◆ **Instruction**: Only the lines from the start up to and including the line containing "the shaved ice" should be repeated, word for word.

◆ **Recorded information**:
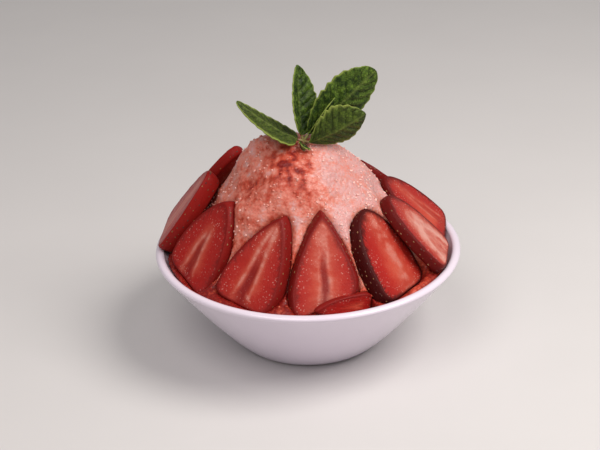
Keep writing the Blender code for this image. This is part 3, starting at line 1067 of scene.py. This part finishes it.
class DESSERT_OT_ice(bpy.types.Operator):
    """Heap the shaved ice and strew loose grains on it"""

    bl_idname = "dessert.ice"
    bl_label = "Shaved ice"

    def execute(self, context):
        ice = context.scene.dessert_ice
        mound = copy_of_node("shaved_ice", "ice_mound")
        apply_modifier(mound, "REMESH", mode="VOXEL", voxel_size=ice.voxel)
        apply_modifier(mound, "SMOOTH", factor=0.5, iterations=6)
        opens = heap_ice(mound, ice)
        shade_smooth(mound)
        start_fresh()
        bpy.ops.mesh.primitive_ico_sphere_add(subdivisions=2, radius=1)
        crystal = name_piece("ice_crystal")
        matrices, syrup_and_shade_values = loose_grains(mound, ice, opens, np.random.RandomState(3))
        grains = joined_copies("ice_grains", crystal.data, matrices)
        count = len(crystal.data.vertices)
        # Each grain is paler than the spot under it: partly less syrup, partly painted light offsetting
        # its shaded side.
        write_attribute(grains.data, "syrup_and_shade", np.repeat(np.clip(syrup_and_shade_values - 0.2, 0, 1), count))
        bpy.data.objects.remove(crystal)
        shade_smooth(grains)
        packed = syruped_ice(ice, "syruped_ice", ice.pale, 3.5 * MM)
        finish_piece(mound, packed, "strawberry_shaved_ice", "shaved_ice")
        loose = syruped_ice(ice, "loose_ice", ice.frost_and_painted_sparkle, 0.4 * MM)
        finish_piece(grains, loose, "strawberry_shaved_ice")
        return {"FINISHED"}


class DESSERT_OT_juice(bpy.types.Operator):
    """Fill the gap at the rim with juice"""

    bl_idname = "dessert.juice"
    bl_label = "Juice at the rim"

    def execute(self, context):
        bowl = context.scene.dessert_bowl
        ice = context.scene.dessert_ice
        level = ICE_EDGE_HEIGHT + 0.1 * MM
        wall = wall_inside(bowl, level)
        rings = [
            (wall - 4.5 * MM, level - 2.5 * MM),
            (wall - 4.2 * MM, level - 0.5 * MM),
            (wall - 3.2 * MM, level - 0.1 * MM),
            (wall - 1.6 * MM, level),
            (wall - 0.5 * MM, level + 0.15 * MM),
            (wall_inside(bowl, level + 0.5 * MM) + 0.1 * MM, level + 0.5 * MM),
            (wall - 0.5 * MM, level - 2.5 * MM),
        ]
        piece = draw_rings("strawberry_juice", rings, bowl.sides)
        finish_piece(piece, juice_film(ice), "strawberry")
        return {"FINISHED"}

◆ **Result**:
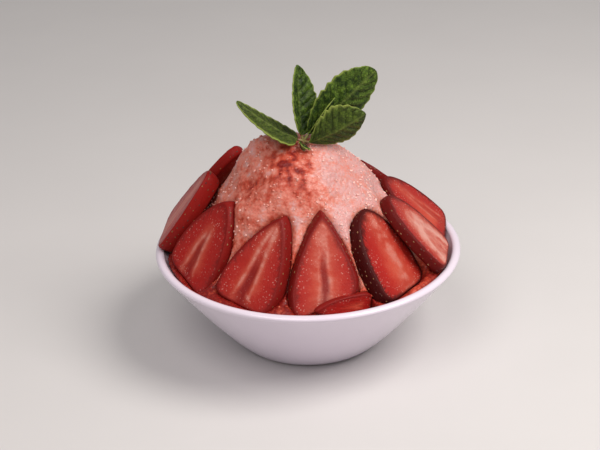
Keep writing the Blender code for this image. This is part 3, starting at line 1067 of scene.py. This part finishes it.
class DESSERT_OT_ice(bpy.types.Operator):
    """Heap the shaved ice and strew loose grains on it"""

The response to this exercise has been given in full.